| Source material |
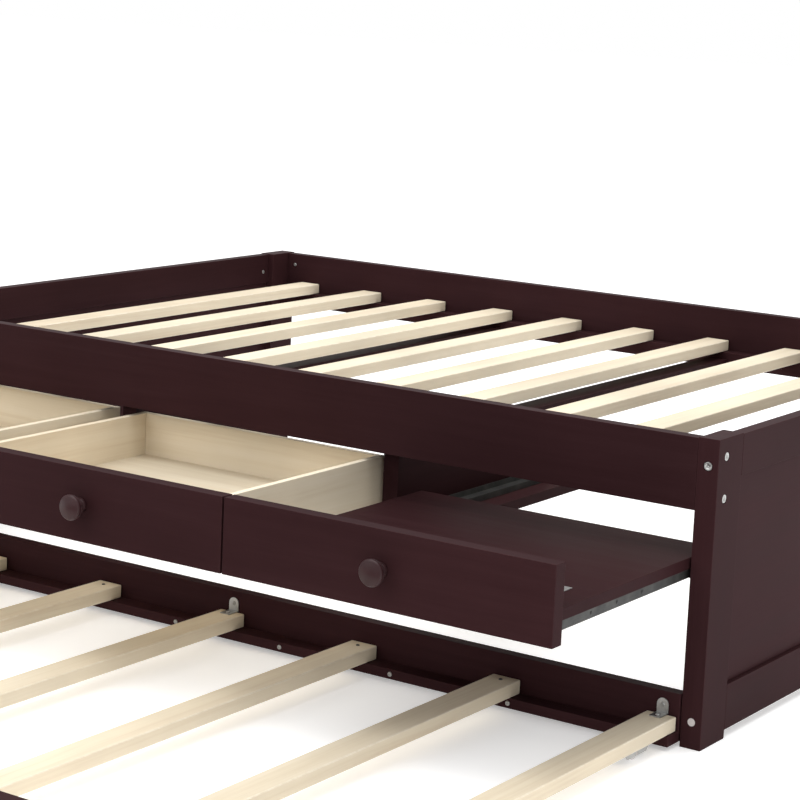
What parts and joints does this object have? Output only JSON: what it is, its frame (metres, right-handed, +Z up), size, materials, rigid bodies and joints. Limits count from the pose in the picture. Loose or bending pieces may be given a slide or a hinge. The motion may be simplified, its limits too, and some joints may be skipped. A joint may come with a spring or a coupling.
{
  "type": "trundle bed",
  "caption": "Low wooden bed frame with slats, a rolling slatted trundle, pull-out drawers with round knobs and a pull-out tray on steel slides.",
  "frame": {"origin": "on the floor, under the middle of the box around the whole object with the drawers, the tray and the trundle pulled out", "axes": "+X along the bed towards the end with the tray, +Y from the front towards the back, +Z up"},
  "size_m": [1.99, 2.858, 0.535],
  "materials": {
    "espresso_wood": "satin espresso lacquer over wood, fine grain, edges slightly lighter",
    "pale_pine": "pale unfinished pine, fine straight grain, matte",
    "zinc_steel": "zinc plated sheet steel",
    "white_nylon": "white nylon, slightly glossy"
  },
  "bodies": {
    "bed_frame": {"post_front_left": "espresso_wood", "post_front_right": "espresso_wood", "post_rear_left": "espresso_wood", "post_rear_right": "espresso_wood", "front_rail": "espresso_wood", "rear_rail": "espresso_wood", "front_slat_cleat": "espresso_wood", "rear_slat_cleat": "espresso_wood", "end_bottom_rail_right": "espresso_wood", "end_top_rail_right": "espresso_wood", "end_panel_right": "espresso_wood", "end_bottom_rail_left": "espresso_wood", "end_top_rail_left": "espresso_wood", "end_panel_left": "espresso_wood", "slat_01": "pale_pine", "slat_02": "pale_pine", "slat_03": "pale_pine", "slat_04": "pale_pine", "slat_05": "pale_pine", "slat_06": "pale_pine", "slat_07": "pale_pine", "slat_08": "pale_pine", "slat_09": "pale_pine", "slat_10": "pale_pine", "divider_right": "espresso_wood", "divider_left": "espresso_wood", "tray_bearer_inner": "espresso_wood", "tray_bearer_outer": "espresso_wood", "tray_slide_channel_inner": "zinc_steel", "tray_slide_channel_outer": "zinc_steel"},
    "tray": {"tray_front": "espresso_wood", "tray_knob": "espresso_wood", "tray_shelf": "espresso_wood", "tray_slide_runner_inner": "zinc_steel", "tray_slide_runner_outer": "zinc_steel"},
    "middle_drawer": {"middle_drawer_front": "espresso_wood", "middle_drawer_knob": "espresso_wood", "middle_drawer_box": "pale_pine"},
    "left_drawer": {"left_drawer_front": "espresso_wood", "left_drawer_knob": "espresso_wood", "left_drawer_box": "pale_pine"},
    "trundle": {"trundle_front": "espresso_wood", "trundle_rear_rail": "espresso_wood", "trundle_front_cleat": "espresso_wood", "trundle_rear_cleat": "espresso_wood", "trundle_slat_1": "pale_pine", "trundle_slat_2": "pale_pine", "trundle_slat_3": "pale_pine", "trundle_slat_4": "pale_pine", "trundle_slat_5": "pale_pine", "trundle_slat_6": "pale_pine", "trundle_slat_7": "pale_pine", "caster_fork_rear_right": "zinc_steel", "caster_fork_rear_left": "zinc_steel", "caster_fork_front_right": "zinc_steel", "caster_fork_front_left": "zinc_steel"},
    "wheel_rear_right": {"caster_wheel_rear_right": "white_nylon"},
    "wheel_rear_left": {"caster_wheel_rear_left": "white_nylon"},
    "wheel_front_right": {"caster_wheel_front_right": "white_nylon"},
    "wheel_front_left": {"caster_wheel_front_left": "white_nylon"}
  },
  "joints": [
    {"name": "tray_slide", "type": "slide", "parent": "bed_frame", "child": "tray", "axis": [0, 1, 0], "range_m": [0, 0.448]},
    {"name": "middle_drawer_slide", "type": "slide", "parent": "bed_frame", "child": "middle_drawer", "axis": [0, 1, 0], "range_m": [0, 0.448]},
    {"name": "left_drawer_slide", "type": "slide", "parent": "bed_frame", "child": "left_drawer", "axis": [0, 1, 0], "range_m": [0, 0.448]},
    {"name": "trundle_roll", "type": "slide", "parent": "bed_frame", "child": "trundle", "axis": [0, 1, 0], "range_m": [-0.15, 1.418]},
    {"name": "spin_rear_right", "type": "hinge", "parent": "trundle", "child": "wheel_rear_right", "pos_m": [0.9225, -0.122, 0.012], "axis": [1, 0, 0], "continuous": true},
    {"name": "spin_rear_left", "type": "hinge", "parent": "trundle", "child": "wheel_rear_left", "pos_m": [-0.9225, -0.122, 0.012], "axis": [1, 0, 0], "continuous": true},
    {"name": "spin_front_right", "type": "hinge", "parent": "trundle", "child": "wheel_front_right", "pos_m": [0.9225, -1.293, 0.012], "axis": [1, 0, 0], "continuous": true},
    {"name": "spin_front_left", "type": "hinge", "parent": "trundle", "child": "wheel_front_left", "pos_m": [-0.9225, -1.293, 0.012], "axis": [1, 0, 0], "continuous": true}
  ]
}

| What needs to be done |
Take the listing above and write it out again exactly.

| The output |
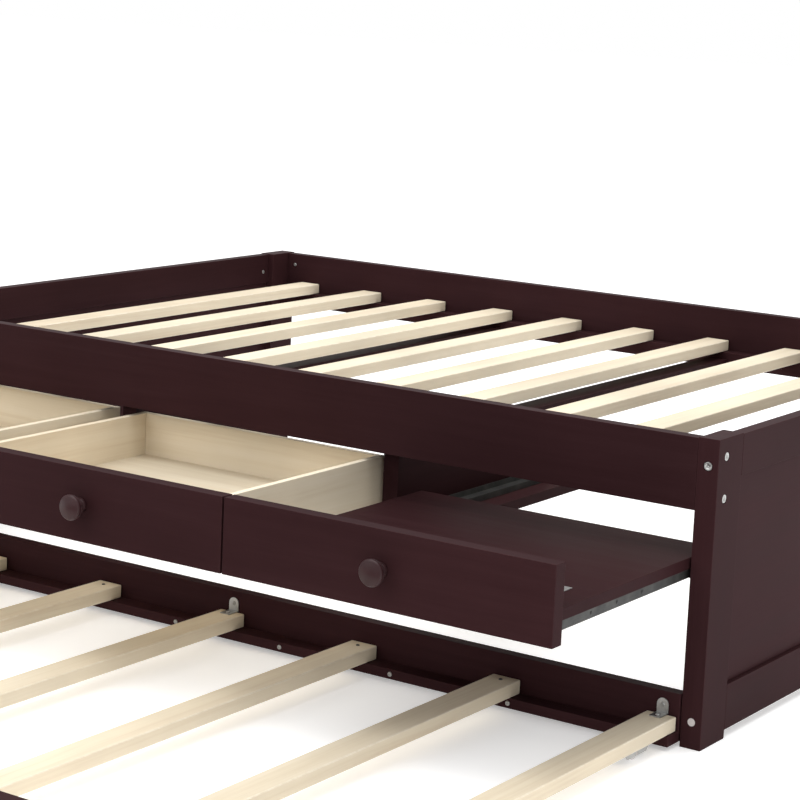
What parts and joints does this object have? Output only JSON: what it is, its frame (metres, right-handed, +Z up), size, materials, rigid bodies and joints. Limits count from the pose in the picture. Loose or bending pieces may be given a slide or a hinge. The motion may be simplified, its limits too, and some joints may be skipped. A joint may come with a spring or a coupling.
{
  "type": "trundle bed",
  "caption": "Low wooden bed frame with slats, a rolling slatted trundle, pull-out drawers with round knobs and a pull-out tray on steel slides.",
  "frame": {"origin": "on the floor, under the middle of the box around the whole object with the drawers, the tray and the trundle pulled out", "axes": "+X along the bed towards the end with the tray, +Y from the front towards the back, +Z up"},
  "size_m": [1.99, 2.858, 0.535],
  "materials": {
    "espresso_wood": "satin espresso lacquer over wood, fine grain, edges slightly lighter",
    "pale_pine": "pale unfinished pine, fine straight grain, matte",
    "zinc_steel": "zinc plated sheet steel",
    "white_nylon": "white nylon, slightly glossy"
  },
  "bodies": {
    "bed_frame": {"post_front_left": "espresso_wood", "post_front_right": "espresso_wood", "post_rear_left": "espresso_wood", "post_rear_right": "espresso_wood", "front_rail": "espresso_wood", "rear_rail": "espresso_wood", "front_slat_cleat": "espresso_wood", "rear_slat_cleat": "espresso_wood", "end_bottom_rail_right": "espresso_wood", "end_top_rail_right": "espresso_wood", "end_panel_right": "espresso_wood", "end_bottom_rail_left": "espresso_wood", "end_top_rail_left": "espresso_wood", "end_panel_left": "espresso_wood", "slat_01": "pale_pine", "slat_02": "pale_pine", "slat_03": "pale_pine", "slat_04": "pale_pine", "slat_05": "pale_pine", "slat_06": "pale_pine", "slat_07": "pale_pine", "slat_08": "pale_pine", "slat_09": "pale_pine", "slat_10": "pale_pine", "divider_right": "espresso_wood", "divider_left": "espresso_wood", "tray_bearer_inner": "espresso_wood", "tray_bearer_outer": "espresso_wood", "tray_slide_channel_inner": "zinc_steel", "tray_slide_channel_outer": "zinc_steel"},
    "tray": {"tray_front": "espresso_wood", "tray_knob": "espresso_wood", "tray_shelf": "espresso_wood", "tray_slide_runner_inner": "zinc_steel", "tray_slide_runner_outer": "zinc_steel"},
    "middle_drawer": {"middle_drawer_front": "espresso_wood", "middle_drawer_knob": "espresso_wood", "middle_drawer_box": "pale_pine"},
    "left_drawer": {"left_drawer_front": "espresso_wood", "left_drawer_knob": "espresso_wood", "left_drawer_box": "pale_pine"},
    "trundle": {"trundle_front": "espresso_wood", "trundle_rear_rail": "espresso_wood", "trundle_front_cleat": "espresso_wood", "trundle_rear_cleat": "espresso_wood", "trundle_slat_1": "pale_pine", "trundle_slat_2": "pale_pine", "trundle_slat_3": "pale_pine", "trundle_slat_4": "pale_pine", "trundle_slat_5": "pale_pine", "trundle_slat_6": "pale_pine", "trundle_slat_7": "pale_pine", "caster_fork_rear_right": "zinc_steel", "caster_fork_rear_left": "zinc_steel", "caster_fork_front_right": "zinc_steel", "caster_fork_front_left": "zinc_steel"},
    "wheel_rear_right": {"caster_wheel_rear_right": "white_nylon"},
    "wheel_rear_left": {"caster_wheel_rear_left": "white_nylon"},
    "wheel_front_right": {"caster_wheel_front_right": "white_nylon"},
    "wheel_front_left": {"caster_wheel_front_left": "white_nylon"}
  },
  "joints": [
    {"name": "tray_slide", "type": "slide", "parent": "bed_frame", "child": "tray", "axis": [0, 1, 0], "range_m": [0, 0.448]},
    {"name": "middle_drawer_slide", "type": "slide", "parent": "bed_frame", "child": "middle_drawer", "axis": [0, 1, 0], "range_m": [0, 0.448]},
    {"name": "left_drawer_slide", "type": "slide", "parent": "bed_frame", "child": "left_drawer", "axis": [0, 1, 0], "range_m": [0, 0.448]},
    {"name": "trundle_roll", "type": "slide", "parent": "bed_frame", "child": "trundle", "axis": [0, 1, 0], "range_m": [-0.15, 1.418]},
    {"name": "spin_rear_right", "type": "hinge", "parent": "trundle", "child": "wheel_rear_right", "pos_m": [0.9225, -0.122, 0.012], "axis": [1, 0, 0], "continuous": true},
    {"name": "spin_rear_left", "type": "hinge", "parent": "trundle", "child": "wheel_rear_left", "pos_m": [-0.9225, -0.122, 0.012], "axis": [1, 0, 0], "continuous": true},
    {"name": "spin_front_right", "type": "hinge", "parent": "trundle", "child": "wheel_front_right", "pos_m": [0.9225, -1.293, 0.012], "axis": [1, 0, 0], "continuous": true},
    {"name": "spin_front_left", "type": "hinge", "parent": "trundle", "child": "wheel_front_left", "pos_m": [-0.9225, -1.293, 0.012], "axis": [1, 0, 0], "continuous": true}
  ]
}